The government is in talks with a council over plans to create a ‘spin-off’ multi academy trust to run the region’s rural primary schools.

The negotiations between the Department for Education and Kent County Council are understood to be the first of their kind, and follow concerns over a paucity of academy sponsors, especially for small, rural schools.

Schools Week understands it is part of a more ‘pragmatic’ approach by government officials to councils running their own trusts. But any such move will still have to function within existing governance restrictions – such as councils being barred from having a majority control of a trust.

Officials are said to be working with Kent on a model that would see it establish a spin-off trust, initially as a small project to run vulnerable primary schools that aren’t considered strong enough to run their own multi-academy trusts.

Part of Kent County Council’s school improvement group would then be split off from the local authority in order to provide services for the new MAT, a source close to the negotiations said.

READ MORE I dont want to go to war with councils over academies says Sir David Carter

The proposal is similar to one put forward by the London Borough of Camden, which last year unveiled plans to turn its school partnership organisation into a company, paving the way for it to become an academy sponsor.

While other councils also expressed interest in similar plans, it is believed many have held back after the government dropped its forced academisation plans.

Paul Carter, the leader of Kent County Council, told local media that he and his team had met with the government about “the opportunity to have local government-sponsored academy trusts”.
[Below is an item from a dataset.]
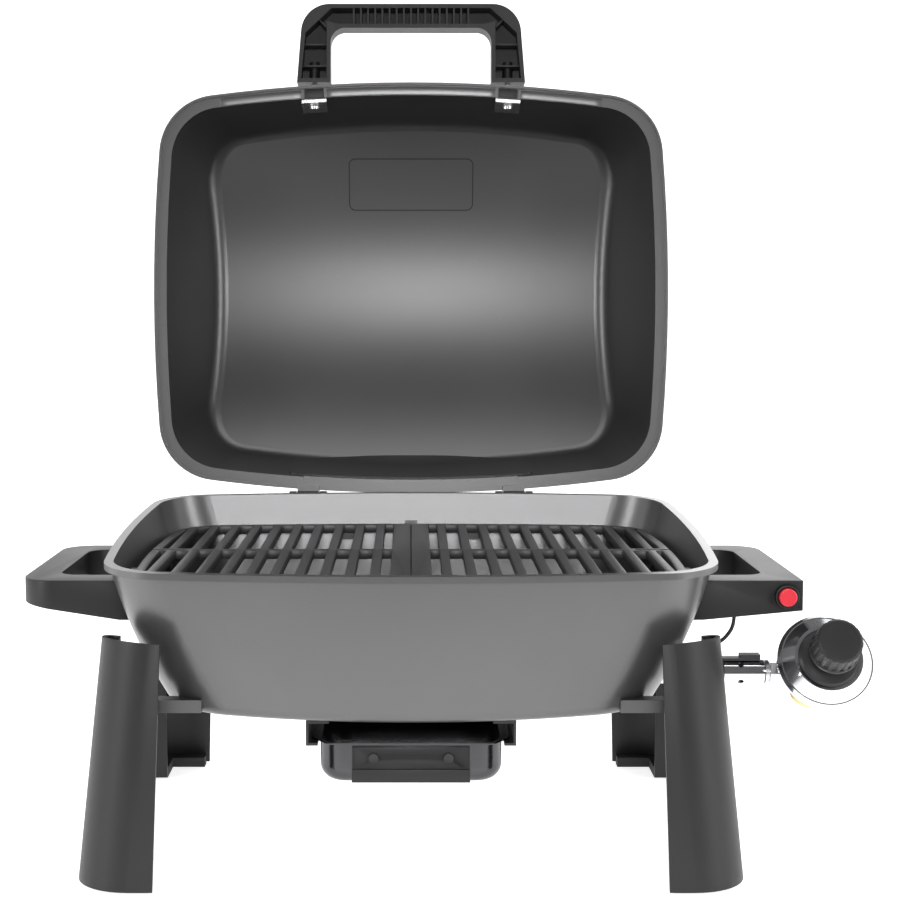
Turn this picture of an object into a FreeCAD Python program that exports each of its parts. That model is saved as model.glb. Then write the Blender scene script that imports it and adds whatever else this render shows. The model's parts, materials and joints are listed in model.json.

“What size and scale they would be has yet to be defined but if the government is to set up a system that favours academies to the detriment of community schools, it seems a pretty sensible option against our track-record of school improvement, which is one of the best in the country,” he told Kent Online.

“It means we should have the credentials to take a number of community schools under our wing and put them in a KCC-sponsored academy trust.

“We couldn’t compel any schools but if the model became attractive and if the government keep introducing things that advantage academies and disadvantage community schools – that has been the case – we have an opportunity to do things differently.”

At the moment, councils are allowed to be involved with local trusts, but can only have an interest equivalent to 19.9 per cent of its board of trustees, preventing them from having anything amounting to majority control of a trust or school.

Council workers are also free to leave their authorities and set up trusts, and have been encouraged to do so by the national schools commissioner Sir David Carter, who also said last year that he would not want to “get in the way” of entire councils wanting to establish their own trusts.

Schools Week understands that the 19.9 per cent rule will not change, meaning Kent and other authorities wanting to set up trusts would have to appoint a majority of non-council officials to the board and membership of any trust.

Any trust formed by a local authority would also have to have a CEO appointed through an open process and an independent chair like any other MAT.

Rules that prevent councils from setting up trusts or holding majorities on academy boards have been a large bone of contention among local authorities and their representative body, the Local Government Association, in recent years as a result of the growth of the academies programme.

Several organisations, including the Education Policy Institute, have since called for the government to allow high-performing councils to set up their own trusts.